● Information shown
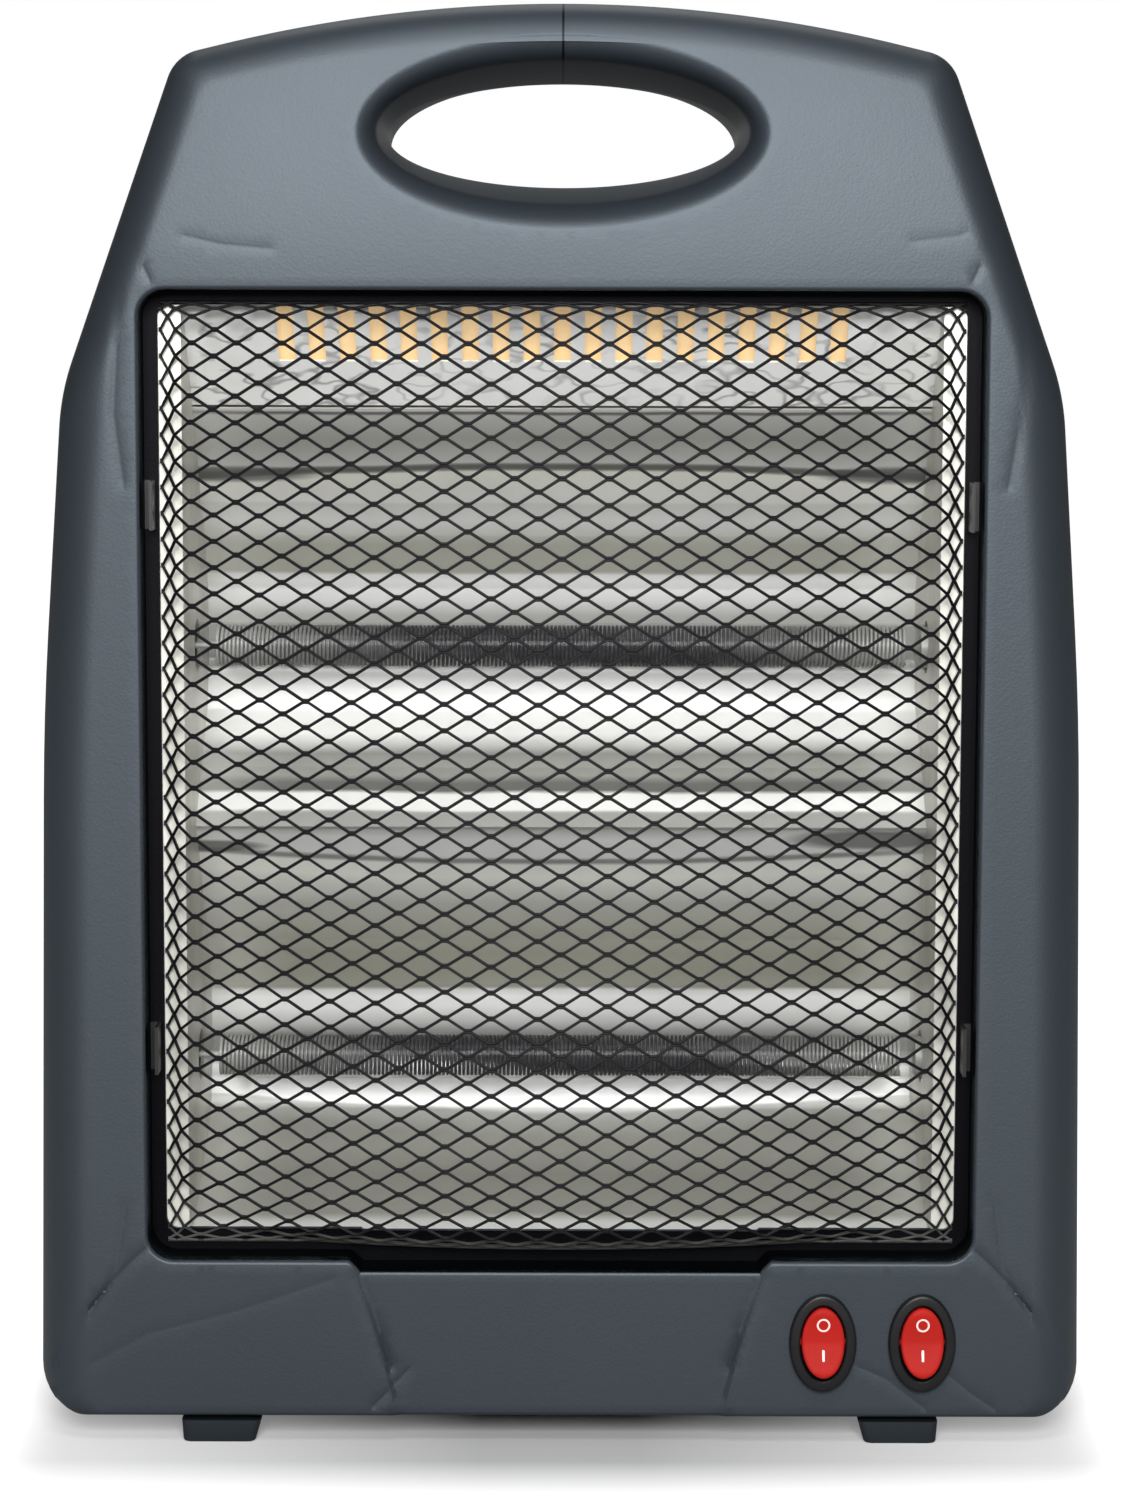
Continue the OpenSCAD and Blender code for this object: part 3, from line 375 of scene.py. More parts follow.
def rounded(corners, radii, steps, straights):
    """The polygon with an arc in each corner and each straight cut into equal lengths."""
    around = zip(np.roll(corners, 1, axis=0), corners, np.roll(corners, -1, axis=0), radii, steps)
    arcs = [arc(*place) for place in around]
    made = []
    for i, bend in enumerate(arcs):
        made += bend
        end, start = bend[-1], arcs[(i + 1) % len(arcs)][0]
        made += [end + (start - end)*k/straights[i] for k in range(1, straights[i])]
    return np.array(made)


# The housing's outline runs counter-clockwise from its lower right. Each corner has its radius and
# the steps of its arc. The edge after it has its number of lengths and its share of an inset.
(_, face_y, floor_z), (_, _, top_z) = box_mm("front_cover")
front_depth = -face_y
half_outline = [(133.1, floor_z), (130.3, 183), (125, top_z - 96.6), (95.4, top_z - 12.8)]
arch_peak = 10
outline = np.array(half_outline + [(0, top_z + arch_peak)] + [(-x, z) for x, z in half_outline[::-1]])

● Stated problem
Search the data for the word "from" and copy each line where it appears.

● Reply to the task
Continue the OpenSCAD and Blender code for this object: part 3, from line 375 of scene.py. More parts follow.
# The housing's outline runs counter-clockwise from its lower right. Each corner has its radius and